**Record extracts:**
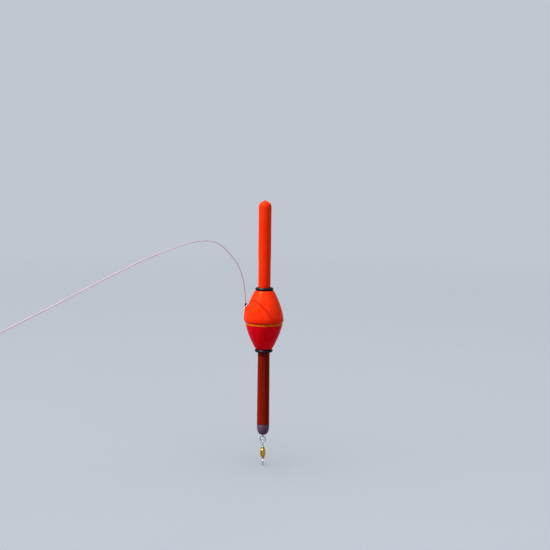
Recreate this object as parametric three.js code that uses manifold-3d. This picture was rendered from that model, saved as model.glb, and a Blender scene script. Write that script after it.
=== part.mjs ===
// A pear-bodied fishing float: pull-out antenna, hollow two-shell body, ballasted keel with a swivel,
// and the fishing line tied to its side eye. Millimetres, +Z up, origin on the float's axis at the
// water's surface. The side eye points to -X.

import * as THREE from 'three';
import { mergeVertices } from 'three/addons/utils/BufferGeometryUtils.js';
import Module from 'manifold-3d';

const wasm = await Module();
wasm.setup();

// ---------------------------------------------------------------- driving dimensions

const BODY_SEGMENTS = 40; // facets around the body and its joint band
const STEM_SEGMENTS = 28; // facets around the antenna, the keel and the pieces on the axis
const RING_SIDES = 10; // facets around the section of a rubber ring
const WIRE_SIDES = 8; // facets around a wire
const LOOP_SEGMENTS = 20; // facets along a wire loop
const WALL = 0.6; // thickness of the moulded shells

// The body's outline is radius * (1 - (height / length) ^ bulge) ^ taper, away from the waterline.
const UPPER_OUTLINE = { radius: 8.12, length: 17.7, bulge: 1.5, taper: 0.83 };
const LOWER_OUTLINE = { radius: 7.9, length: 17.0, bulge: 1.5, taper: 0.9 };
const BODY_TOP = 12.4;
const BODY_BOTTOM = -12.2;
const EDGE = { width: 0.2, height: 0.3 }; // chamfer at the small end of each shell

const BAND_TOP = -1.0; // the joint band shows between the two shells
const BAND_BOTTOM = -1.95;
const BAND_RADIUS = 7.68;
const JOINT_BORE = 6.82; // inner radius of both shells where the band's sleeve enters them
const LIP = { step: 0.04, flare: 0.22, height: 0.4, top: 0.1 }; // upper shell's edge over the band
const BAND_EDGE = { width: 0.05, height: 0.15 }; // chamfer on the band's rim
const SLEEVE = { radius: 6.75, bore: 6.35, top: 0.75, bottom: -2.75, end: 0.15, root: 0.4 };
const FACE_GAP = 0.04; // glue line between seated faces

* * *

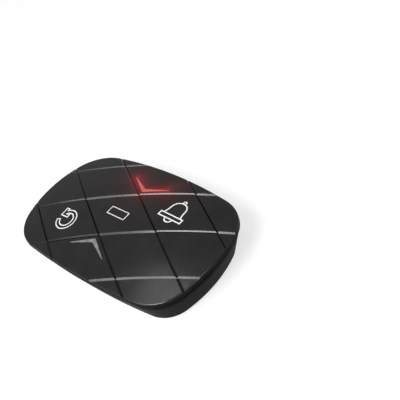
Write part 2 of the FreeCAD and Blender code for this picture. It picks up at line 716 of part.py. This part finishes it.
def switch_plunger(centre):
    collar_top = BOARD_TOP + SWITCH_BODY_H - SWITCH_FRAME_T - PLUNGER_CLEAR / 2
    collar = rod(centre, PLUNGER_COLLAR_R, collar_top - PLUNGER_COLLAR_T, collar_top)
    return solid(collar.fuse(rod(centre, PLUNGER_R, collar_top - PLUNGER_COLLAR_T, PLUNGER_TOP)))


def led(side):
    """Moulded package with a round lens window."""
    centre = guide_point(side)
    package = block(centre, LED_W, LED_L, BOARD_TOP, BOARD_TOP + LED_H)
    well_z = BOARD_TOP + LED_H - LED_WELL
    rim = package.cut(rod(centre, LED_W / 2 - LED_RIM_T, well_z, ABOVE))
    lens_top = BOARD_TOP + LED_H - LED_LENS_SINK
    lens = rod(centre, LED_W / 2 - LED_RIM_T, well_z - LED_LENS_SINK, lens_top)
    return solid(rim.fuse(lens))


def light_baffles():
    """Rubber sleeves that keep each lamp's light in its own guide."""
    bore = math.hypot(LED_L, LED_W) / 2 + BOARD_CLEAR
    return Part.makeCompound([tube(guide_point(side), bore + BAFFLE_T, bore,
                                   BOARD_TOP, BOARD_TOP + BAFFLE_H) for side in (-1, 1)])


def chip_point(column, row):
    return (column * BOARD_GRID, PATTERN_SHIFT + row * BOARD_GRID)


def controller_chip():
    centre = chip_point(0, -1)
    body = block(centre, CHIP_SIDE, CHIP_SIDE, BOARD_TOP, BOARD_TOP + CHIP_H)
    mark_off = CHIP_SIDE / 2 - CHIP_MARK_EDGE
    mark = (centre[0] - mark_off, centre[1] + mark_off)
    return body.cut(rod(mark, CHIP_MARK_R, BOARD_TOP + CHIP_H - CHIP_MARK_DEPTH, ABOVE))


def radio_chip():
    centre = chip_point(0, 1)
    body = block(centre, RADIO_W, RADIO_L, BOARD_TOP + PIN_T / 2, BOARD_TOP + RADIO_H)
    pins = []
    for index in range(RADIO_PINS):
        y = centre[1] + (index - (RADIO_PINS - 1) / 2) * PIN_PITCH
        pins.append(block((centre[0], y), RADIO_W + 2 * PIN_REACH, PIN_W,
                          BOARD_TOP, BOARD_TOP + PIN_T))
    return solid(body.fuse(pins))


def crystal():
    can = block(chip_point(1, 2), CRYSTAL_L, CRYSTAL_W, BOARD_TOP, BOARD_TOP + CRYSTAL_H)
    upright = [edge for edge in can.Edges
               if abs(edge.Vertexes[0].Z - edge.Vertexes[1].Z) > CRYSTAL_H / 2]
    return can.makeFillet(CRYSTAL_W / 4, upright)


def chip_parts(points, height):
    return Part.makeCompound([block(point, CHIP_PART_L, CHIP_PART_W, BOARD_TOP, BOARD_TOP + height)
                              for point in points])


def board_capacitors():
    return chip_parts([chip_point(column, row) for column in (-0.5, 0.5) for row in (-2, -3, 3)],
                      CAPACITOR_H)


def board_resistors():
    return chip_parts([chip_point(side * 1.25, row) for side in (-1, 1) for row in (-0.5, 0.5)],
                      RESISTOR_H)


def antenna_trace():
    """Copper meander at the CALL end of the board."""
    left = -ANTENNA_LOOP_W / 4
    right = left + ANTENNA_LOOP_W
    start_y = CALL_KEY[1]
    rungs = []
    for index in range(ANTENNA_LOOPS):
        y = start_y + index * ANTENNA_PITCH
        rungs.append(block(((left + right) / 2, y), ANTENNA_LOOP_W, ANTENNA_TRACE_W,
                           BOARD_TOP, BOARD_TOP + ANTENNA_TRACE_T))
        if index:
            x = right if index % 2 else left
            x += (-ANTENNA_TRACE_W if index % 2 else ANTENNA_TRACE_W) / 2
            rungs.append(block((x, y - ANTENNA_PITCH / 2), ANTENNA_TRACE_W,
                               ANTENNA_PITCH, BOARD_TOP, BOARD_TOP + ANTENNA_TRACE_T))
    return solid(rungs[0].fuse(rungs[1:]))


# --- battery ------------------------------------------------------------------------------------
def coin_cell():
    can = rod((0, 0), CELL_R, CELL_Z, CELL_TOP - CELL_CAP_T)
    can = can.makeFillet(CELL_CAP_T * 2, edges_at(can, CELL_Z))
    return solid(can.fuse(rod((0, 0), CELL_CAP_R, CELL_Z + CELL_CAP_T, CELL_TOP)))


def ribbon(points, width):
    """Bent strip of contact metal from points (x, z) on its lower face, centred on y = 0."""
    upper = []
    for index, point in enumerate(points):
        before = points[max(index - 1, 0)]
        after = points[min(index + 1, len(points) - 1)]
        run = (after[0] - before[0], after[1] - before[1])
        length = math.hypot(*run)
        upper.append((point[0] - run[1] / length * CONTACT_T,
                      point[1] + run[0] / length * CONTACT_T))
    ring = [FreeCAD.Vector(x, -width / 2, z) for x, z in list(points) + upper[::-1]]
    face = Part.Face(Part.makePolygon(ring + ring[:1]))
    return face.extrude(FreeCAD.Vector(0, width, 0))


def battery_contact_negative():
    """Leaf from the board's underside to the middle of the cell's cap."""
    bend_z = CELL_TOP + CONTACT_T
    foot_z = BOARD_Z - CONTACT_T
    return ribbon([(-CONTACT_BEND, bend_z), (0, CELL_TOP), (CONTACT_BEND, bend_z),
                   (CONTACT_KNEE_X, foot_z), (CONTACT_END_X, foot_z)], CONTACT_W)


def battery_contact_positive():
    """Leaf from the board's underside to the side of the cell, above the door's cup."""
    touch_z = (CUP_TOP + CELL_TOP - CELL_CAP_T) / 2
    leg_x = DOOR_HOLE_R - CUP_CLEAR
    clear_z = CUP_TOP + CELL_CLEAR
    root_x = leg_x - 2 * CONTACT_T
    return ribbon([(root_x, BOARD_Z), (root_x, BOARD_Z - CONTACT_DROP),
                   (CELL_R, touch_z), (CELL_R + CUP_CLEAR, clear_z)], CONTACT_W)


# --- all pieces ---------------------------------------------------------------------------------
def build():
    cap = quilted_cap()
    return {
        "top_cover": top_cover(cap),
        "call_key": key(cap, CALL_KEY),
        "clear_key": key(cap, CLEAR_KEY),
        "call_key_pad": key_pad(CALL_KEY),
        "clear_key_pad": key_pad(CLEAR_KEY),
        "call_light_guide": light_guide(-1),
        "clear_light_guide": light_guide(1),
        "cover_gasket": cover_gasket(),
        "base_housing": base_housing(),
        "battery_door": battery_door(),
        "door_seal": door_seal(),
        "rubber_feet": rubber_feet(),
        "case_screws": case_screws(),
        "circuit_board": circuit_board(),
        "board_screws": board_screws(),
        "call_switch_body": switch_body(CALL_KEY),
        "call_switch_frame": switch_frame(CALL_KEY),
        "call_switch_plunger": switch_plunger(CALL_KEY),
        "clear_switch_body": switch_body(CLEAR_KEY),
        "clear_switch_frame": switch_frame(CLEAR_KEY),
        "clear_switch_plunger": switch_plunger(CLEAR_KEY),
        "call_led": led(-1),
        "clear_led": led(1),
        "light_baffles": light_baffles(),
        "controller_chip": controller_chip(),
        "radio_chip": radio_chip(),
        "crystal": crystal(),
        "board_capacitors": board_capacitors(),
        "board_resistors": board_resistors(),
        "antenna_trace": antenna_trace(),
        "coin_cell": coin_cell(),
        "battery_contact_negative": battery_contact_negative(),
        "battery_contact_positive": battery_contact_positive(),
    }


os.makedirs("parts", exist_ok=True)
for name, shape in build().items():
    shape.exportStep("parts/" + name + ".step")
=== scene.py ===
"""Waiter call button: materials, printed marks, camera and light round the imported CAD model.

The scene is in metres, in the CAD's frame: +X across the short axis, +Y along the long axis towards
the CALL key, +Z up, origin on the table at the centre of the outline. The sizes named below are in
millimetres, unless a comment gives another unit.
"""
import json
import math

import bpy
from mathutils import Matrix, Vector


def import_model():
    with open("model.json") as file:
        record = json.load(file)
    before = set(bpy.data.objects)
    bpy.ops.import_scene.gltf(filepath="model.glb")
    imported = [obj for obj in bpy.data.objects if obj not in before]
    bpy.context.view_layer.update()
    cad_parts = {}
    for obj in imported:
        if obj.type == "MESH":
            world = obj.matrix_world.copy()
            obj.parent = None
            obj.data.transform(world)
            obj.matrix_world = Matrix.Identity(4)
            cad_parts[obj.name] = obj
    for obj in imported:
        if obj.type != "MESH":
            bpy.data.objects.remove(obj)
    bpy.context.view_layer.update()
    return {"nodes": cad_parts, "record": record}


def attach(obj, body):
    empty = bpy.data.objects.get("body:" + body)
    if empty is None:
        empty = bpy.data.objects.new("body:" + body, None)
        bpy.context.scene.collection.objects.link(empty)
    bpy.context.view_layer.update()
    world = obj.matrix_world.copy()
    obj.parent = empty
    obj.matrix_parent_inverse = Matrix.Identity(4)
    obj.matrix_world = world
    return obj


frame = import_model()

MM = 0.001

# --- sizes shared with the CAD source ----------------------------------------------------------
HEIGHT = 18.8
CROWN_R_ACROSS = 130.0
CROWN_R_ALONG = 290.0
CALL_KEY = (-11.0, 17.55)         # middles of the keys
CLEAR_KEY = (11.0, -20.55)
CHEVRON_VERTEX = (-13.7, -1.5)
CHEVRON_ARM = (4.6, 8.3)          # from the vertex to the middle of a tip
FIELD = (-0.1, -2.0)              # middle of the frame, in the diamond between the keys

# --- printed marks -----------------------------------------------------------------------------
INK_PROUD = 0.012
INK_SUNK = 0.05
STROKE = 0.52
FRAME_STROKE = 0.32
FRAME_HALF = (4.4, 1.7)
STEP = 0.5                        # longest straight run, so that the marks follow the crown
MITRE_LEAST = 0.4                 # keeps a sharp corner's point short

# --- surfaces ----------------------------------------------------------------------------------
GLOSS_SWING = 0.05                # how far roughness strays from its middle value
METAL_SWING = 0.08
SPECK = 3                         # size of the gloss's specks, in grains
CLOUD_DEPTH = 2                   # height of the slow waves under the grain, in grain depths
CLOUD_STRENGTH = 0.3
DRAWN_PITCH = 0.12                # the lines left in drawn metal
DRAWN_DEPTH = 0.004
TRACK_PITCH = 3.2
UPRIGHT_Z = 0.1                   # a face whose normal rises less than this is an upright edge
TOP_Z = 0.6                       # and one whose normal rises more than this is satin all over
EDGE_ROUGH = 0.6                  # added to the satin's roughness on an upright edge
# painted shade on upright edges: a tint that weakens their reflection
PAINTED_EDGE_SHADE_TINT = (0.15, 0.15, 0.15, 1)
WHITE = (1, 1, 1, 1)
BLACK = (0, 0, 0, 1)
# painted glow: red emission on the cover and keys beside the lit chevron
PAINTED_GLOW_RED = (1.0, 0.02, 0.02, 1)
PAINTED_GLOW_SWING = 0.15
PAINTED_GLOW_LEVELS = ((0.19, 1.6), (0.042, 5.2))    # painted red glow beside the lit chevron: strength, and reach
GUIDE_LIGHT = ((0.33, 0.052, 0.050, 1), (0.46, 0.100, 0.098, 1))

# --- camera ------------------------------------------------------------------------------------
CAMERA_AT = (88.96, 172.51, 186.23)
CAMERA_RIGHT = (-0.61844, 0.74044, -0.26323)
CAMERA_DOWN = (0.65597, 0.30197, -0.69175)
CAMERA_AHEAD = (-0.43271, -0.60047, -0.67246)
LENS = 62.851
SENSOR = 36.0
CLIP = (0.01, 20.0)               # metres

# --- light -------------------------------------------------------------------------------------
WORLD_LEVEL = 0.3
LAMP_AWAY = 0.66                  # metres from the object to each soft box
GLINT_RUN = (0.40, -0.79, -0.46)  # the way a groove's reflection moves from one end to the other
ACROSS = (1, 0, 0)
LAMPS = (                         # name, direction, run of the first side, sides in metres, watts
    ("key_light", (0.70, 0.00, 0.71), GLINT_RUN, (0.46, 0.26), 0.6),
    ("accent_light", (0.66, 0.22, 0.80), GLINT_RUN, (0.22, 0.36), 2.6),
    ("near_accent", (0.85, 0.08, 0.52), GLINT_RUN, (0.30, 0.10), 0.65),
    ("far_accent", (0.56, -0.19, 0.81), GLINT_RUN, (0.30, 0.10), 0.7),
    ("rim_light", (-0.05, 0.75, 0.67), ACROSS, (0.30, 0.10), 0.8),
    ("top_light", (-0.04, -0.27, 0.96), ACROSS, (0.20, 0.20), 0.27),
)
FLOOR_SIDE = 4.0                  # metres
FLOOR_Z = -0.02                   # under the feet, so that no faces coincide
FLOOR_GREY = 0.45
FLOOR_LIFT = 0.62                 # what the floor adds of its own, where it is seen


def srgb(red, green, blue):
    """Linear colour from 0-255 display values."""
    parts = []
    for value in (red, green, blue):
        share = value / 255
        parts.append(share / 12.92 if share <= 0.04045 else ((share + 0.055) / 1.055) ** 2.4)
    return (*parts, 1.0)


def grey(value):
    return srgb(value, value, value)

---

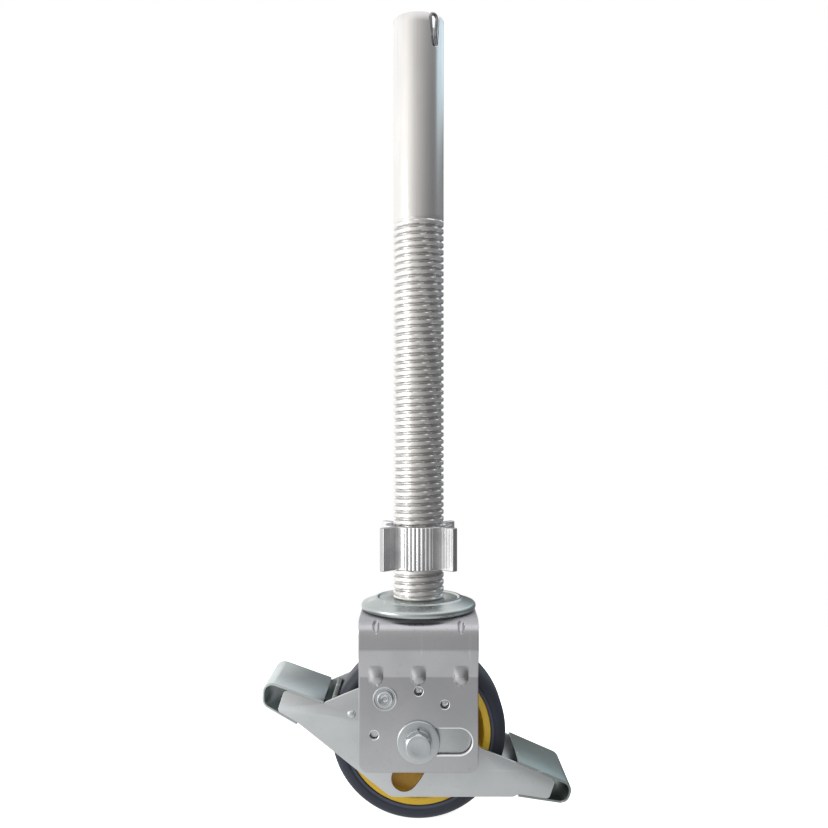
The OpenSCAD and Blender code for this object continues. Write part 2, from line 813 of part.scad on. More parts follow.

**Task requirements:** Repeat exactly, and only, the lines from the one containing "Recreate this object" through the one containing "of each shell", both included.

**Solution to this exercise:**
Recreate this object as parametric three.js code that uses manifold-3d. This picture was rendered from that model, saved as model.glb, and a Blender scene script. Write that script after it.
=== part.mjs ===
// A pear-bodied fishing float: pull-out antenna, hollow two-shell body, ballasted keel with a swivel,
// and the fishing line tied to its side eye. Millimetres, +Z up, origin on the float's axis at the
// water's surface. The side eye points to -X.

import * as THREE from 'three';
import { mergeVertices } from 'three/addons/utils/BufferGeometryUtils.js';
import Module from 'manifold-3d';

const wasm = await Module();
wasm.setup();

// ---------------------------------------------------------------- driving dimensions

const BODY_SEGMENTS = 40; // facets around the body and its joint band
const STEM_SEGMENTS = 28; // facets around the antenna, the keel and the pieces on the axis
const RING_SIDES = 10; // facets around the section of a rubber ring
const WIRE_SIDES = 8; // facets around a wire
const LOOP_SEGMENTS = 20; // facets along a wire loop
const WALL = 0.6; // thickness of the moulded shells

// The body's outline is radius * (1 - (height / length) ^ bulge) ^ taper, away from the waterline.
const UPPER_OUTLINE = { radius: 8.12, length: 17.7, bulge: 1.5, taper: 0.83 };
const LOWER_OUTLINE = { radius: 7.9, length: 17.0, bulge: 1.5, taper: 0.9 };
const BODY_TOP = 12.4;
const BODY_BOTTOM = -12.2;
const EDGE = { width: 0.2, height: 0.3 }; // chamfer at the small end of each shell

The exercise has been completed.